2. Look up the derivations of synonyms for a common word to see and hear the difference in tone between Anglo-Saxon and Latin roots (www.dictionary.reference.com allows you to switch easily between a dictionary and a thesaurus for this exercise). For example:

TALL

Origin:
before 1000; Middle English:  big, bold, comely, proper, ready, Old English getæl  (plural getale ) quick, ready, competent; cognate with Old High German gizal  quick

ELEVATED

Origin:
1490–1500;  < Latin ēlevātus  lightened, lifted up (past participle of ēlevāre )

3. Think of whether your characters would use plain or fancy words, and use a thesaurus to differentiate their speech so as to suggest their personalities.

4. Choose a passage by a favorite author to rewrite, using a thesaurus to change the tone. For example, replace the stricken words of the beginning of Harry Potter and the Sorcerer’s Stone to experiment with tone and style:

THE BOY WHO LIVED.

Mr. and Mrs. Dursley, of number four, Privet Drive, were proud to say that they were perfectly normal, thank you very much. They were the last people you’d expect to be involved in anything strange or mysterious, because they just didn’t hold with such nonsense.

Mr. Dursley was the director of a firm called Grunnings, which made drills. He was a big, beefy man with hardly any neck, although he did have a very large mustache. Mrs. Dursley was thin and blonde and had nearly twice the usual amount of neck, which came in very useful as she spent so much of her time craning over garden fences, spying on the neighbors. The Dursleys had a small son called Dudley and in their opinion there was no finer boy anywhere.

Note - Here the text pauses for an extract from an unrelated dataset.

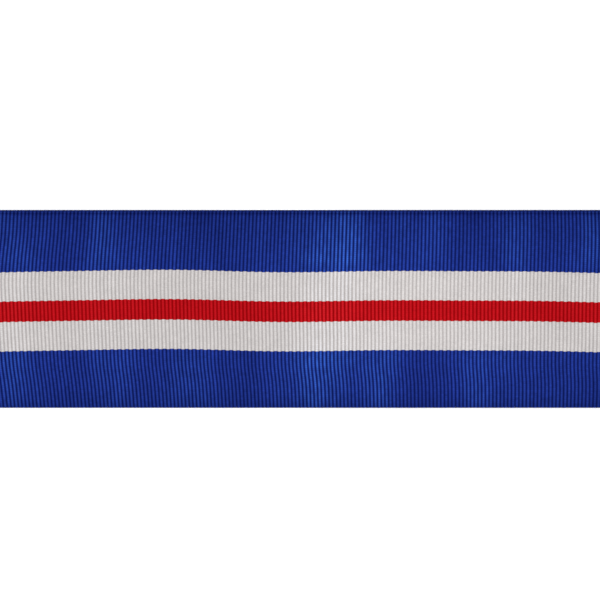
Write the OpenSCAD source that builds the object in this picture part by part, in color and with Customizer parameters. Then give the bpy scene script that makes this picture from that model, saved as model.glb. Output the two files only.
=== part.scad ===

5. Take a paragraph of your own and analyze it based on plain or fancy words, word derivations, and conscious use of precision for each and every word choice.

Do you use a thesaurus and, if so, how?

10 thoughts on “Deliberate Practice: Plain and Fancy Words”

  1. Although I love the thesaurus and used to read it, too! I rarely use one now–except to get some ideas (of how to use a word or get a different look at what I’m trying to say). I almost never actually exchange a word for one I find in the thesaurus. As you say, it’s very useful for making conscious word choices. Great post!

  2. I’m embarrassed to say this, Lisa, but my memory is getting worse. When I’m writing I’ll have a word on the tip of my tongue, as they say, but I can’t for the life of me peal it off for the page. That’s when I go to the online thesaurus and type in the closest I can get until it finally comes to me.

    Closer to your point, in high school I discovered the thesaurus and bought one. I loved it a little too much. 🙂

    • Victoria, I do that, too! So often I don’t know what word I want, so I type in something kind of close in Word then do the right click thing.

      Your memory is just fine. Wait until you get old like me. 😉

  3. I do you use a thesaurus pretty regularly. I choose words that fit the character or scene, but i like to avoid using the same word too often. ‘Sad’ is an example. In one scene the family’s eldest child has died. Well, gee they’re all sad, but their grief lasts for several scenes and a different word will keep it from sounding trite. Also in the thesaurus synonym lists are words that were used more often earlier in the last century, which is the setting of my novel.

    Great post, Lisa!

    • Marcia, what a great example (“sad”)! The time period of about 100 years ago fascinates me. Can’t wait to have your novel on the shelves where I can read it.

  4. I use a thesaurus when writing essays to make me sound smarter…. it seems to be working. But in my creative work I didn’t use it to make my work fancier (thinking, as Stunk and White, that it would be far too pretentious to sound over-flashy) and got told off for having too simple a lexicon! Apparently I underestimated the sophistication of my audience. Writing teachers are just never happy!

  5. What great advice to write by! You’re completely right, synonyms aren’t always interchangeable and it’s a matter of trusting your writer’s gut! Reading this post reminded me of one particular classmate who loved his thesaurus so much that, every time he read his story in front of our English class back in high school, he wasn’t able to pronounce half of the long, complicated words he had decided to plug in to replace the original and more simple ones. It definitely taught me how NOT to use a thesaurus! (I hope!)